The Lord Jesus Christ, the great Physician, has, through the centuries, raised up under himself faithful physicians of souls. One of these was William Guthrie (1620-1669), who left behind but one book, The Christian’s Great Interest as evidence of his skill as a physician of souls.
It is said that John Owen on one occasion produced a small gilded copy of Guthrie’s book from his pocket and declared, “that author I take to have been one of the greatest divines that ever wrote. … I have written several folios, but there is more divinity in it than in them all.” However, it would be a mistake to think that one must have the intellect of a John Owen to appreciate Guthrie’s book. On the contrary, according to Thomas Chalmers, Guthrie “has been long the favourite author of our peasantry in Scotland.” One authority stated that, except for Boston’s Fourfold State of Man, “no work of divinity in Scotland has had a wider circulation or has exercised a better influence than this one from William Guthrie’s pen.” How good it would be if The Christian’s Great Interest were once again as widely read as it has been in the past!

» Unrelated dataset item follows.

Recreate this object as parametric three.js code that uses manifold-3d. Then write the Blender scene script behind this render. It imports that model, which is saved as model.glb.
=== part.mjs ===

Guthrie’s burden in writing was that, on the one hand, many who live under the gospel ordinances pretend without ground to a saving interest in Christ (Matt. 7:22-23, 25:11-12, Luke 13:24). On the other hand, “many who have good ground of claim to Christ are not established in the confidence of his favour.” In view of this, Guthrie writes of two things: first, “how a person may know if he hath a true and special interest in Christ,” and, second, “in case a person fall short of assurance in this trial, what course he should take for making sure of God’s friendship and salvation to himself.”
In speaking to the first of these things, Guthrie writes of the ways in which men are drawn to Christ (that is, usually after a preparatory work of the law, but sometimes without it), the two evidences of an interest in Christ (faith and the new creature), the difference between a true Christian and hypocrite, and answers to objections.
As a sample of much that is beneficial from the first part of his work, Guthrie writes this on the nature of saving faith: “I say, He hath made the way to heaven most easy; and faith, which is the condition required on our part, more easy than men do imagine. Shall that be judged a mysterious difficult thing which doth consist much in desire? If men have but an appetite, they have it; for they are ‘blessed that hunger after righteousness.’ [Matt. 5:6.] ‘If you will,’ you are welcome. [Rev. 22:17.] Is it a matter of such intricacy and insuperable difficulty, earnestly to look to that exalted Saviour: ‘Look unto me and be ye saved, all the ends of the earth.’ [Is. 45:22.] And to receive a thing that is offered, held forth, and declared to be mine, if I will but accept and take it, and in a manner ‘open my mouth,’ and give way to it? ‘Open thy mouth wide and I will fill it.’ [Ps. 81:10.]”
In the second part of his work, Guthrie speaks of what it is to close with God’s gospel plan of saving sinners, answers questions and objections (including a treatment of the sin against the Holy Ghost), and recommends the practice of personal covenanting with God in Christ. The very pastoral treatment of personal covenanting with God may be helpful to explain what some readers have only heard passing references to elsewhere. Guthrie recommends personal covenanting in cases of backsliding, of difficulty and danger, of God’s felt distance, and at the time of the Lord’s Supper.
Throughout, this work is Scriptural, gracious, heart-directed, and intent upon the main things. An added benefit is its accessibility, coming to less than 200 pages in the affordable Puritan Paperbacks edition. When Chalmers had finished reading it, he said, “I shall leave it as a present to the Anster folks.” This reviewer, also, having read, wishes to leave this precious present to others.